Ontario and B.C. deny they are "incentivizing" police with people's money. While police can apply for "grants," provincial officials say much of the money also goes to charities and victims rights groups.

From, though, says forfeiture offices refuse to provide documentation of how the money is spent.

"They deliberately don't keep track of money in, money out, so we can't access it."

Behavioural economics

A 2014 study of forfeiture in B.C. and Ontario, done at the University of Western Ontario, effectively concluded that forfeiture boils down to behavioural economics.

"The greater the incentives the more public enforcers will use forfeiture laws.

"Self-interested actors will attempt to maximize the size and budget of their agencies, which provides benefits through higher salaries, greater job security, better resources, and increased power and prestige."

In the U.S., when after years of negative publicity, Washington suspended its "equitable sharing program" in late 2015, the uproar from police departments and municipalities nationwide was so loud that the program was restored a few months later.

The police had come to depend on seized money. And make no mistake: so will Canadian law enforcement.

There is one group, though, that enjoys near-total immunity from forfeiture: lawyers.

If anyone is likely to be paid with money that's the proceeds of a crime, it's a criminal defence lawyer. But of course lawyers write laws, and are well-positioned to ensure their self-interest is protected. Again, behavioural economics.

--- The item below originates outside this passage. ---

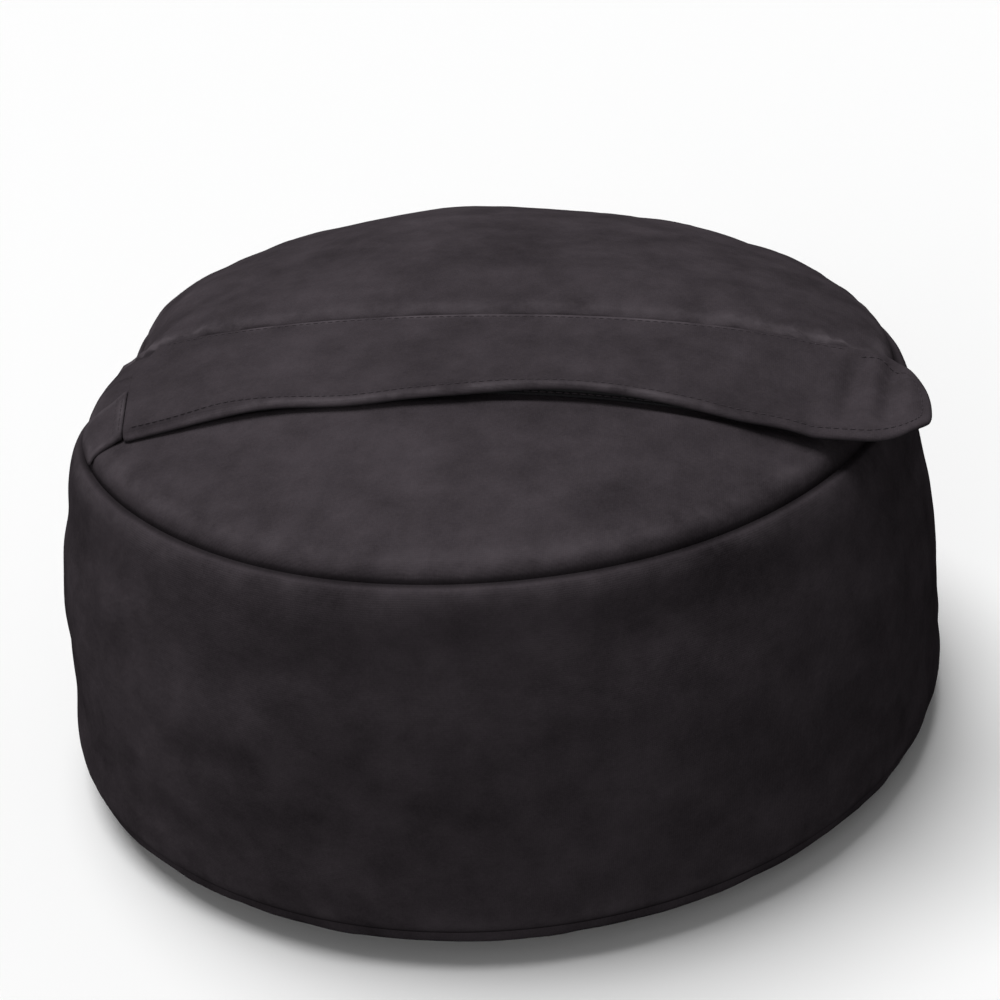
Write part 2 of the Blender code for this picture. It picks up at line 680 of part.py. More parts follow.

I asked the Law Society of Upper Canada, the group that enforces legal ethics in Ontario, if it had any concerns about forfeiture offices going after lawyers who are paid in cash by criminals.

"An important principle is solicitor-client privilege," a spokeswoman replied. "The client holds the privilege and the lawyer is the trustee of that privilege. Only the client can give informed consent to the disclosure of his or her privileged information."

In other words, how lawyers are paid is none of the province's business, so butt out. Grab somebody else's cash.